In this post, I taught a generator to generate \(\mathcal{N}(1, 3)\) data by making it compete against a discriminator. The parameters of the generator were very close to the true values: 0.95 \(\approx\) 1 and 3.12 \(\approx\) 3. In other words, without having specified any likelihood, I have approximated maximum likelihood estimation for this distribution! For other distributions and with fewer assumptions, both the generator and the discriminator would need to be extended. The generator would need to do more complicated transformations to, say, generate uniform distributed data. The discriminator would also need to be more complicated to create nonlinear or multivariate decision boundaries.

In creating this smallest GAN, I’ve learned the following things:

  • The process requires quite some fine-tuning to the problem at hand. I started with much larger networks for the same problem, and they were performing very poorly.

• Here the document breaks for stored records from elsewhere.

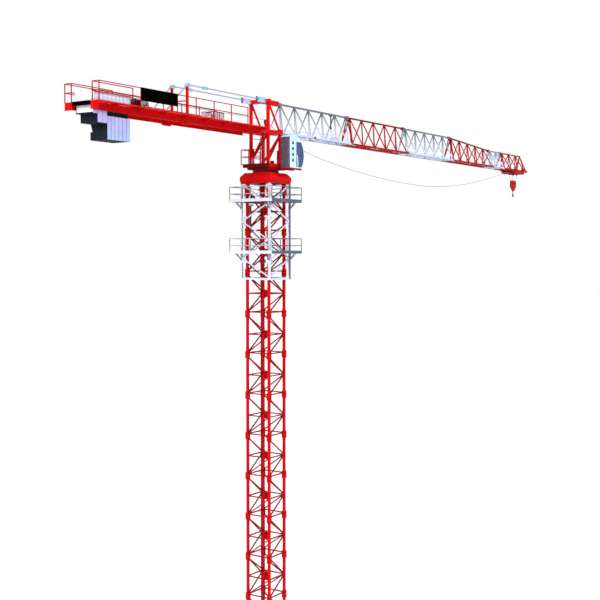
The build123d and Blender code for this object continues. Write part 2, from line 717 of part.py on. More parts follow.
def counter_jib_railing(side):
    """Outer and inner posts and rails along one walkway of the counter-jib."""
    y = side * (DECK_HALF - RAIL / 2)
    guard = side * (CJ_OUT + DECK_T + RAIL / 2)
    high = DECK_Z + CJ_RAIL_H
    front = -CJ_RAIL_FRONT
    back = -CJ_REAR + RAIL
    sign_front = -SIGN_X + SIGN_L
    count = round((front - sign_front) / CJ_RAIL_STEP)
    posts = [(front + k * (sign_front - front) / count, y) for k in range(count + 1)]
    near_ballast = -DECK_REAR + RAIL
    posts += [(x, at) for x, at in ((-SIGN_X, y), (back, y), (back, guard), (near_ballast, guard))]
    pieces = [block((x - RAIL / 2, x + RAIL / 2), (at - RAIL / 2, at + RAIL / 2), (DECK_Z, high))
              for x, at in posts]
    for z in (DECK_Z + CJ_RAIL_H / 2, high - RAIL / 2):
        pieces.append(bar((front, y, z), (back, y, z), (0, 1, 0), RAIL))
        pieces.append(bar((near_ballast, guard, z), (back, guard, z), (0, 1, 0), RAIL))
        pieces.append(bar((back, y, z), (back, guard, z), (1, 0, 0), RAIL))
    return joined(pieces)


def sign_board():
    """Plain board on the near railing."""
    y = -DECK_HALF
    return block((-SIGN_X, -SIGN_X + SIGN_L), (y - SIGN_T, y),
                 (DECK_Z + SIGN_LOW, DECK_Z + SIGN_LOW + SIGN_H))


def tie_posts():
    """Two posts on the deck, joined at half height."""
    pieces = []
    for side in (-1, 1):
        y = side * POST_Y
        pieces.append(block((-POST_X - TIE_W, -POST_X + TIE_W), (y - TIE_W, y + TIE_W),
                            (DECK_Z, DECK_Z + POST_TOP)))
    z = DECK_Z + POST_TOP / 2
    pieces.append(bar((-POST_X, -POST_Y, z), (-POST_X, POST_Y, z), (1, 0, 0), TIE_W))
    return joined(pieces)


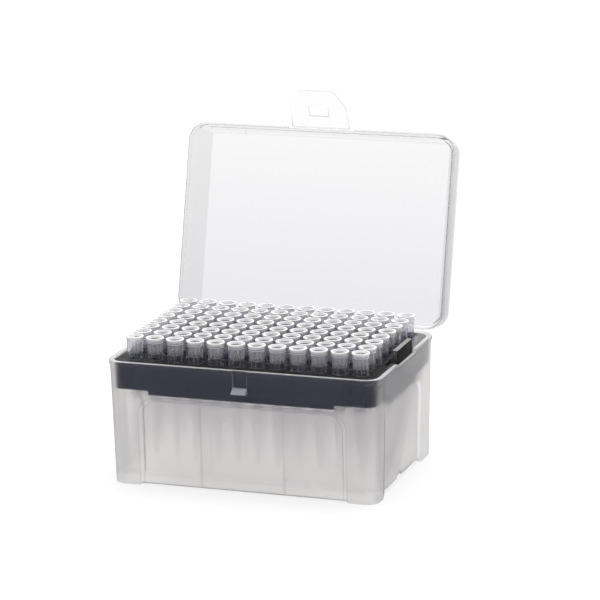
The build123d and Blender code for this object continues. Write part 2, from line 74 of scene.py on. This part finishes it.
rim_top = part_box("base")[1].z
LIP = rim_top - 3 * mm                          # the rim's lip lies above this height
FRONT_WALL, SIDE_WALL = 37 * mm, 55 * mm        # a wall lies outside this y, or this x
SIDE_FACE = 57 * mm                             # a side wall's outer face lies outside this x
HINGE_EARS = 42.2 * mm                          # the hinge ears lie behind this y
FRONT_POST = 45.5 * mm                          # x where a corner post of the front wall begins
SIDE_POST, SIDE_STEP = -28.8 * mm, -29.6 * mm   # y where a side wall's post ends, and of the step there
ARCH_SLOPE = (17 * mm, 23 * mm)                 # y of the rear slope of a side wall's arch
ARCH_TOP, RIB_TOP = 38 * mm, 37 * mm            # heights where the arches and the inner ribs end
INNER_RIB, RIB_SHADE_LINE = 18 * mm, 18.2 * mm       # x of an inner rib, and of the painted shade line over it in the front wall
NUB_WIDTH, NUB_FRONT = 6.8 * mm, -41 * mm
NUB_TOP, NUB_FOOT = rim_top - 7.2 * mm, rim_top - 9.9 * mm


class Value:
    """A socket that carries numbers; Python's operators add Math nodes to its tree."""

    def __init__(self, shading, socket):
        self.shading, self.socket = shading, socket

    def __add__(self, other):
        return self.shading.maths("ADD", self, other)

    def __radd__(self, other):
        return self.shading.maths("ADD", other, self)

    def __sub__(self, other):
        return self.shading.maths("SUBTRACT", self, other)

    def __rsub__(self, other):
        return self.shading.maths("SUBTRACT", other, self)

    def __mul__(self, other):
        return self.shading.maths("MULTIPLY", self, other)

    def __rmul__(self, other):
        return self.shading.maths("MULTIPLY", other, self)

    def distance(self, start):
        return self.shading.maths("ABSOLUTE", self - start)

    def clamped(self):
        return self.shading.maths("MINIMUM", self.shading.maths("MAXIMUM", self, 0.0), 1.0)

    def fade(self, start, end):
        """0 at the start and before it, 1 at the end and past it."""
        return ((self - start) * (1 / (end - start))).clamped()


class Shading:
    """The nodes of a material or of the room, around its main shader."""

    def __init__(self, owner, constants, shader="Principled BSDF"):
        owner.use_nodes = True
        self.owner, self.tree = owner, owner.node_tree
        self.shader = self.tree.nodes[shader]
        self.coordinates = self.node("ShaderNodeTexCoord").outputs
        self.place = self.coordinates["Object"]
        self.shade(constants)

    def node(self, kind, inputs=None, **settings):
        """Add a node; its settings come first, because they decide which sockets it has."""
        made = self.tree.nodes.new(kind)
        for setting, choice in settings.items():
            setattr(made, setting, choice)
        for key, value in (inputs or {}).items():
            self.feed(made.inputs[key], value)
        return made

    def feed(self, socket, value):
        """Link a value to a socket, or set the socket to a constant."""
        if isinstance(value, Value):
            value = value.socket
        if isinstance(value, bpy.types.NodeSocket):
            self.tree.links.new(value, socket)
        else:
            socket.default_value = value

    def shade(self, inputs):
        """Feed the main shader."""
        for name, value in inputs.items():
            self.feed(self.shader.inputs[name], value)

    def maths(self, operation, *values):
        made = self.node("ShaderNodeMath", dict(enumerate(values)), operation=operation)
        return Value(self, made.outputs[0])

    def along(self, axis):
        """How far along an axis of the object a place lies."""
        return Value(self, self.node("ShaderNodeSeparateXYZ", {0: self.place}).outputs[axis])

    def noise(self, scale, detail=3.0):
        noise = self.node("ShaderNodeTexNoise", {"Vector": self.place, "Scale": scale, "Detail": detail})
        return Value(self, noise.outputs["Fac"])

    def mix(self, factor, first, second):
        """One colour where the factor is 0 and another where it is 1."""
        return self.node("ShaderNodeMix", {0: factor, 6: first, 7: second}, data_type="RGBA").outputs[2]

    def bump(self, height, strength):
        inputs = {"Height": height, "Strength": strength, "Distance": 0.05 * mm}
        return self.node("ShaderNodeBump", inputs).outputs[0]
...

  • The optimization needs tuning as well. In the end, I followed the two time-scale update rule which made a huge difference for the stability.
  • The discriminator absolutely needs to have enough capacity to detect all the relevant features of the real distribution that you want to approximate. This reminds me of approximate Bayesian computation, where you need to select the correct statistics to optimize for. If you don’t do this, the result will be mode collapse: the generator will just generate the mean of the distribution and the discriminator will think this fits perfectly with the true distribution.